In the underrated “On Chesil Beach” (2017; Rated R), another adaptation of a McEwan novel, Ronan plays Florence, a well-to-do classical violinist in the early 1960s who falls for Edward (Billy Howle), a working-class history student. Their tremulous, tentative courtship leads to a disaster of a wedding night. The scene where the two of them berate each other on the beach and break apart is a harrowing example of acting and writing at its best. I would say that Ronan is cast against type in this role, except that she has no type. Besotted by love or terrified by it, she convinces equally. (In 2018, Ronan again played opposite Howle in an adaptation of Chekhov’s “The Seagull,” where her Nina held her own against Annette Bening’s Irina.)

Ronan’s two most popular roles are the janglingly self-confident high school senior Christine “Lady Bird” McPherson in Greta Gerwig’s “Lady Bird” (2017; Rated R) and her definitive Jo March, the centerpiece of Gerwig’s “Little Women” (2019; Rated PG).

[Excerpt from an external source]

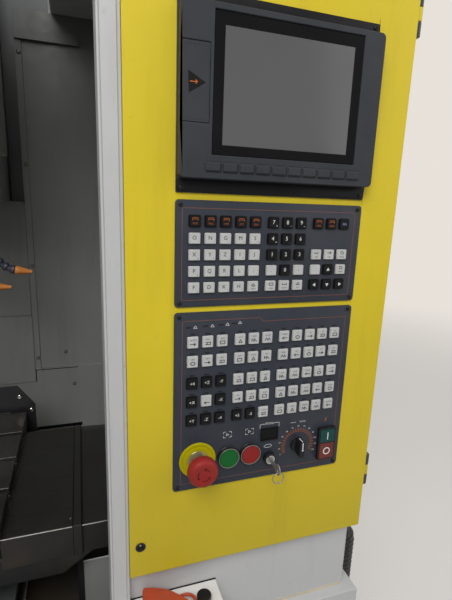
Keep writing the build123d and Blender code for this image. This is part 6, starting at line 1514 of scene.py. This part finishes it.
@dataclass
class Shell:
    """Sheet enclosure: side and roof sheets, operator box, pillar, base and feet."""

    ledge_z: float = 672.0
    half_width: float = 832.0
    front_y: float = 20.0

    def dress(self, dresser: Dresser) -> None:
        """Finishes every outer sheet and adds seams, sealant and screws."""
        for node in ("left_panel", "right_panel", "roof_panel", "operator_box"):
            dresser.soften(node, Finish.WHITE, 1.2, 2)
        # The shelf takes the lighter white of painted light.
        dresser.soften("front_tray", Finish.SHELF_WHITE, 0.8, 2)
        # Dark strip along the shelf's rear edge: painted shadow of the gap behind it.
        joint = strokes(np.array([[366.0, 771.4, 530.0, 771.4]]), 1.6, (19.9, 17.6))
        dresser.add(joint, "shelf_rear_painted_shadow", Finish.LINE_DARK, "front_tray")
        dresser.soften("door_pillar", Finish.WHITE, 1.4, 3)
        dresser.soften("base_skirt", Finish.WHITE, 1.4, 2)
        dresser.paint("levelling_feet", Finish.PLATED)
        self.lay_tray(dresser)
        self.seal(dresser)
        self.screw(dresser)
        self.join(dresser)
        self.cover_sides(dresser)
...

It’s easy to see why these performances, both Oscar nominated, created such a stir. They show off Ronan in the full maelstrom of her emotions.

Christine, rebellious, bollixed by adolescence, wants to discover her true identity. Her equally headstrong mother (Laurie Metcalf) tells her, “I want you to be the very best version of yourself that you can be,” to which Christine replies, “What if this is the best version?” It’s a good line, delivered perfectly. As Jo March, everything about Ronan – her eyes, her body – is always on the go. When Jo exclaims that “women have souls and minds, as well as just hearts,” it’s not just a sentiment; it’s a clarion call.